Warehousemen Must Have Theirs, Regardless

The barter agreement under which the United States is to swap England 600,000 bales of cotton for 175,000,000 pounds of rubber--those to be stored by the respective governments and to be used in war times--is in danger of being held up indefinitely. By the warehousemen in the interior.

The Government had planned to move one million bales of the lint to the regular cotton shipping seaports--New York, New Orleans, Galveston, Charleston, Wilmington and soon--let the regular cotton grading staffs select 600,000 bales of cotton which come up to English specifications, and store the remainder in these ports for future shipments. But the warehousemen scattered about the interior of the country are up in arms over that demand that the 600,000 bales be selected in their warehouses and the remaining 400,000 bales be left with them.

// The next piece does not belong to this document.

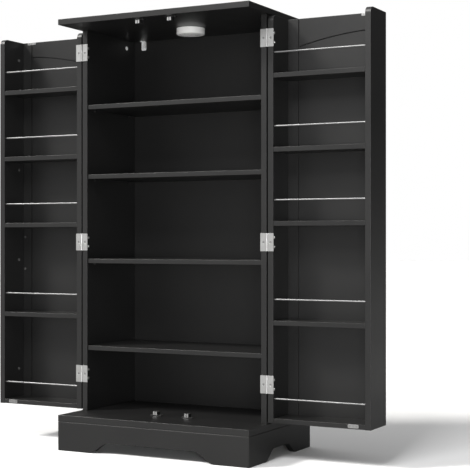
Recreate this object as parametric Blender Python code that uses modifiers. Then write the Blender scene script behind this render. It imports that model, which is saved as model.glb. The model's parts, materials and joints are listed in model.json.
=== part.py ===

That means a greatly increased cost to the Government, since special grading staffs will have to be set up in widely separated districts. And it also means interminable delay. Nevertheless, the warehousemen have succeeded in bringing such pressure on Congress that looks as if they will have their way or hold up the deal indefinitely.

These warehousemen have no claim in justice, you see. It is no question of their services being needed. Simply, they want to keep hold on the public teat, and mean to do so if they possibly can, regardless of the waste. And that they are getting their way is a pretty good illustration of how we are getting to be governed.